Big Data – Is it a solution in search of a problem?
So, what is big data? Is it the next path breaking technology which will change everything or is it just a hype which will die down after sometime?
Let us take a realistic look at what the term big data mean and what problem it can solve.
What is “Big Data”?
Here is a short explanation.
Big Data is the name given to the classes of technologies that needs to be used when your data volume becomes so much that the RDBMS technologies can no longer handle it.
Big data spans three dimensions (taken from this article of IBM):
- Variety – Big data extends beyond structured data, including unstructured data of all varieties: text, audio, video, click streams, log files and more.
- Velocity – Often time-sensitive, big data must be used as it is streaming in to the enterprise in order to maximize its value to the business.
- Volume – Big data comes in one size: large.

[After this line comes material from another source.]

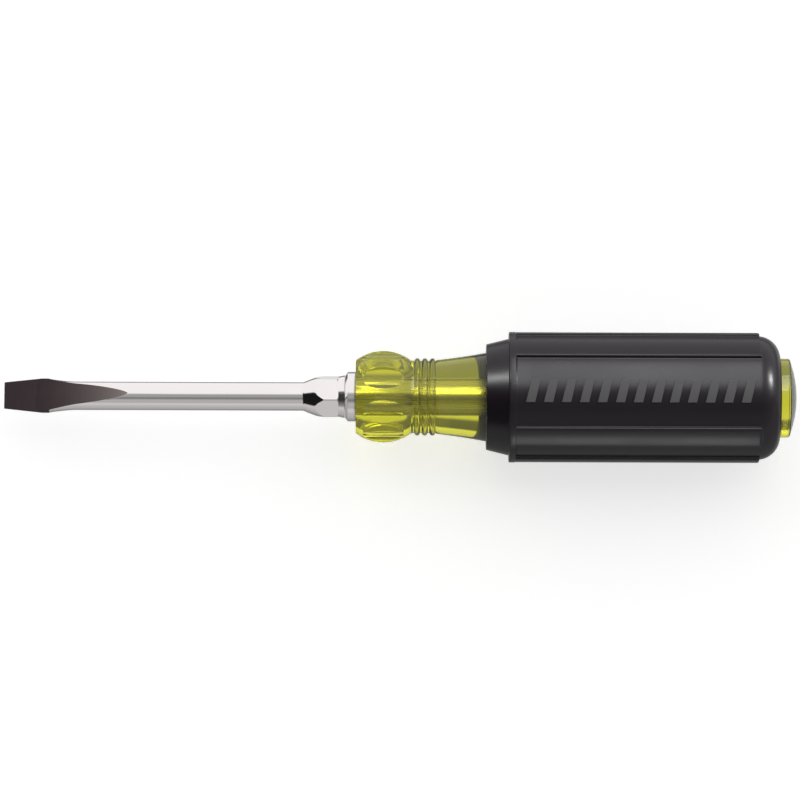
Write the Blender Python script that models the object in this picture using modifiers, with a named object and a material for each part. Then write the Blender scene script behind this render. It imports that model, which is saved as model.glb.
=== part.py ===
"""Flat-blade screwdriver with a clear acetate handle and a ribbed cushion grip.

Every piece is modelled upright, with the driver's tip at the origin and the handle above it.
The empty at the end lays the tool down: tip at the origin, handle towards +X, and the broad
panels of the grip facing +Z and -Z. A roll angle is counted from +Z towards +Y around the tool.
"""

import math

import bmesh
import bpy
from mathutils import Matrix

MM = 0.001
GAP = 0.3 * MM                 # clearance between neighbouring pieces

# Tip: a keystone blade ground from a round bar.
TIP_WIDTH = 6.6 * MM
TIP_THICKNESS = 1.1 * MM
SHOULDER_WIDTH = 8.6 * MM      # widest part of the keystone
SHOULDER_START = 9.4 * MM
SHOULDER_END = 11.0 * MM
FLARE_END = 18.0 * MM          # where the keystone has narrowed to the shank
WEDGE_END = 8.0 * MM           # the flats are a slim wedge up to here, then an ogee
WEDGE_THICKNESS = 2.2 * MM
FLATS_END = 31.0 * MM          # where the flats run out on the round shank
OGEE = 1.32                    # how much the ogee bends; 1 is straight
HOLLOW = 1.6                   # the same for the plan's curve behind the shoulders
TIP_ROLL = 6.0                 # degrees, of the upper flat

# Shank, bolster and tang.
SHANK_RADIUS = 3.57 * MM
CONE_START = 74.7 * MM          # a slightly swelling cone up to the hexagon
CONE_MIDDLE = 77.2 * MM
CONE_MIDDLE_RADIUS = 4.58 * MM
CONE_END = 79.9 * MM
BOLSTER_END = 83.5 * MM
BOLSTER_ACROSS_FLATS = 9.5 * MM
BOLSTER_ROLL = 15.0            # degrees
BOLSTER_CHAMFER = 0.3 * MM
NECK_RADIUS = 5.1 * MM          # just behind the bolster, flaring out to the seam
SEAM_RADIUS = 5.4 * MM
TANG_RADIUS = 3.2 * MM
TANG_END = 150.0 * MM
TANG_CHAMFER = 0.4 * MM
WING_START = 128.0 * MM        # the tang is pinched into two wings that stop it turning
WING_END = 142.0 * MM
WING_SPAN = 10.0 * MM
WING_THICKNESS = 1.4 * MM

# Collar ring in front of the handle.
COLLAR_START = 85.2 * MM
COLLAR_END = 87.55 * MM
COLLAR_RADIUS = 6.22 * MM
COLLAR_FRONT_RADIUS = 5.5 * MM
COLLAR_CHAMFER = 0.65 * MM

# Handle core.
CORE_START = 87.85 * MM
CORE_FACE_RADIUS = 9.2 * MM
BULB_CENTRE = 95.1 * MM
BULB_RADIUS = 11.45 * MM
BULB_END = 101.7 * MM
BULB_END_RADIUS = 9.15 * MM
FLUTES = 8
FLUTE_RADIUS = 6.2 * MM
FLUTE_OFFSET = 16.5 * MM
FLUTE_ROLL = 19.5              # degrees, of the first flute
RINGS = 3
FIRST_RING = 103.2 * MM
RING_PITCH = 1.9 * MM
RING_WIDTH = 1.5 * MM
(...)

Enterprises are awash with data, easily amassing terabytes and even petabytes of information.
In short – if your data volume can be handled efficiently by RDBMS you NEED NOT worry about Big Data.
How did it all start?
With the advent of cloud computing which provided easy access to massive amount distributed computing power there was a realization RDBMS cannot be effectively parallelized. In fact CAP theorem states that Consistency, Availability & Partition Tolerance cannot simultaneously be guaranteed. This led to a No-SQL movement and multiple non-relational databases sprang up.
Trigger Point of Big Data happened when Google published the paper on the “Map-Reduce” algorithm. It involves processing of highly distributable problems across huge datasets using a large number of computers. Map-Reduce is at the heart of Google’s search engine.

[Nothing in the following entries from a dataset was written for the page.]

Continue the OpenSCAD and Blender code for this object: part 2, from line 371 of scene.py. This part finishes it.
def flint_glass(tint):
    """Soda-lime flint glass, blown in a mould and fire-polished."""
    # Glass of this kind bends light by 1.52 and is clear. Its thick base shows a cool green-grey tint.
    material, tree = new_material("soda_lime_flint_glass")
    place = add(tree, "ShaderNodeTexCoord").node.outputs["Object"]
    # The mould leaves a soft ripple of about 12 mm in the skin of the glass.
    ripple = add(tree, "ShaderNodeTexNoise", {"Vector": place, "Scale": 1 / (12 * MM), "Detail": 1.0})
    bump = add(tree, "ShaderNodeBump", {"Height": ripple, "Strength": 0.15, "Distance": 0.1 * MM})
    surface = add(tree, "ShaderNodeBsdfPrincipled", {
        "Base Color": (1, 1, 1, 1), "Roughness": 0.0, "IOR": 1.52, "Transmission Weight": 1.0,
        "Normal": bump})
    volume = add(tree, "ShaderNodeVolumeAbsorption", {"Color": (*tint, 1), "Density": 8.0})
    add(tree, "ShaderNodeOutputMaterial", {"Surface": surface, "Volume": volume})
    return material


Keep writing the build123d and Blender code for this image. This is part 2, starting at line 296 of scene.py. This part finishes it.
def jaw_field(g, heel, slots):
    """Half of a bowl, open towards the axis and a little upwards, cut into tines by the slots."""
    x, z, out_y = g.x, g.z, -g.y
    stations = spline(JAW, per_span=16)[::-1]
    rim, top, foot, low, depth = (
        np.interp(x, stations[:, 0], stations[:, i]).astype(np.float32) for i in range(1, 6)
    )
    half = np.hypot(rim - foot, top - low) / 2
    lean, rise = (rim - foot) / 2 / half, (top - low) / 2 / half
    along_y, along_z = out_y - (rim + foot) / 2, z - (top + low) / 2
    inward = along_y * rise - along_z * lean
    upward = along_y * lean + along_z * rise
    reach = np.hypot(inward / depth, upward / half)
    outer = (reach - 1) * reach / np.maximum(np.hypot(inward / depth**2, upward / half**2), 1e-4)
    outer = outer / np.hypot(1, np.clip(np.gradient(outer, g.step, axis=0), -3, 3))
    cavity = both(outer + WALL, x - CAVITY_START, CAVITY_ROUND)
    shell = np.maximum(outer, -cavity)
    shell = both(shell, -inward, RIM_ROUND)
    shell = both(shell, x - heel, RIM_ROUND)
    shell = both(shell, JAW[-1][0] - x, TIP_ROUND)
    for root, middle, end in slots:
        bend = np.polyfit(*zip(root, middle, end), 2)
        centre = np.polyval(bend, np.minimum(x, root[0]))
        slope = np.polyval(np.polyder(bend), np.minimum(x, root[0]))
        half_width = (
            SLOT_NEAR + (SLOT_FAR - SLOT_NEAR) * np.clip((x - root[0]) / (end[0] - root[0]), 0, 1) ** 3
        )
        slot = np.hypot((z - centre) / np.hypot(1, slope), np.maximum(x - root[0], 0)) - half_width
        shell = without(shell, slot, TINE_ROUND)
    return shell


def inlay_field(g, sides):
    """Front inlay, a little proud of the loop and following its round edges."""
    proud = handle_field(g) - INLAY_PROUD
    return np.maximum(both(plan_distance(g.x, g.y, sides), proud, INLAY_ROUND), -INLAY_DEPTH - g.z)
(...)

In short: Big Data requires large DISTRIBUTED processing power.
Why would you want to process so much data?
There are 3 basic assumptions which are driving the big data movement:
- Faster analysis of larger operational data will help you make better decision
- More in-depth analysis of customer data will guide you to better customer segmentation
- Insight into larger data set will help you come up with innovative product design
Companies that have successfully leveraged this are Google, Facebook, Amazon, Walmart, Yahoo etc.
In short – the ASSUMPTION is that more data and faster analytics will lead to more innovation and better decision making.
3 Prerequisites for leveraging Big Data
Let us assume that your data volume is large enough and you have access to enough distributed processing power. Will that be sufficient for you to venture into big data?
No … you need three more things.
- Business problem which you think that the data at your disposal can help to resolve
- Set of questions to be answered through data analysis
- Algorithm to analyze the data – this is the domain of the new field Data Science
Big Data will be useful only if you are equipped with all these.
Therefore, for most of us, Big Data is a solution which is in search of a problem.